I can never really know what it's like to be you. Just as you can never know what it's like to be me.


And that's the problem with empathy, argues Yale psychology professor and author Paul Bloom. We think we are good at empathy, but we are not.

So instead of trying to see the world through your eyes, I might be better off trying to treat you with respect. Take you seriously and give you the same rights and privileges I have.

Without having to be you.

Without needing to fully understand you.

2/ Memory? Notoriously unreliable


We search our computer for a keyword and get an objective result. Either we have created and saved a file called "Christmas presents 2023" or we haven't.


But human memory and computer memory work in very different ways.


Our memories are often reconstructions based on experience and expectations. They can be influenced by suggestions or leading questions. People can incorporate false information into their memories if they are exposed to misleading cues or information after an event has occurred.


For example, if you show someone a film and later ask, "Did you see the kids getting on the school bus?", the person is more likely to remember a school bus in the scene, even if there wasn't one. Computers don't work like that. You can search for "school bus" a hundred times; it will not create a file of "school bus" on your hard drive.


Memories can also be affected by a number of other things like interference from other similar memories. For example, if two similar events occur close together, details from one event may be mistakenly incorporated into the memory of the other.

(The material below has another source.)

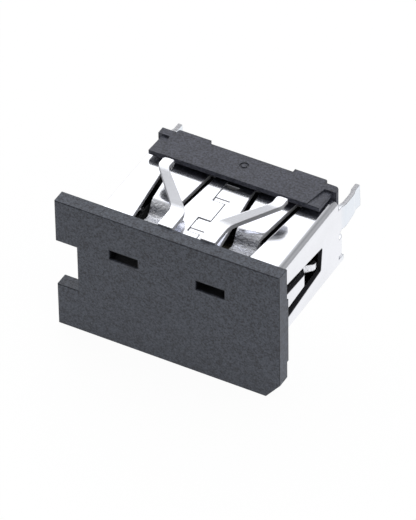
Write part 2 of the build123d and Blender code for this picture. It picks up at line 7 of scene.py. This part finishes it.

3/ Perception? Pretty biased


Consider this:


Have you ever chastised a "lazy employee" for being late to a meeting, only to excuse yourself for being late the same day?

Have you ever been angry at a careless driver who cut you off, but when you make a mistake, you just smile apologetically?


If so, you've made the fundamental attribution error.


The fundamental attribution error exists because of how people perceive the world. While you have at least some idea of your own character, motivations and situational factors that affect your daily life, you can’t know everything that's going on with someone else.


When working with your colleagues, for example, you probably form a general impression of their character based on snippets of a situation, but you never see the whole picture.


While it would be nice to give them the benefit of the doubt, your brain tends to make judgments based on limited information. This can lead to everything from arguments to firings to fractures in organizational culture.


In fact, it's at the root of every misunderstanding where human motivations have the potential to be misinterpreted.

Implications for decision-making


When we make judgements or decisions about others (as policy makers, colleagues, managers, parents, friends, etc.), we should never assume that we understand what it's like to be them. We cannot know why other people don't recycle, why they don't use the bus, why they are late for work, why they feel demotivated at work, why they refuse to wear socks today, why they don't answer our messages...


We can only know if they give us that information.

So we have to ask these questions, we have to try to find out.

Instead of sitting comfortably around a table brainstorming reasons, we need to connect.

We need to show curiosity and genuine interest.


Because if we don't know their reasons, we can't do anything meaningful for them.


Caveat: there are good ways to ask and bad ways to ask. Stay tuned.

Question for you


What has been a rash assumption you have made about a colleague recently? Can you recalibrate your judgement by showing curiosity?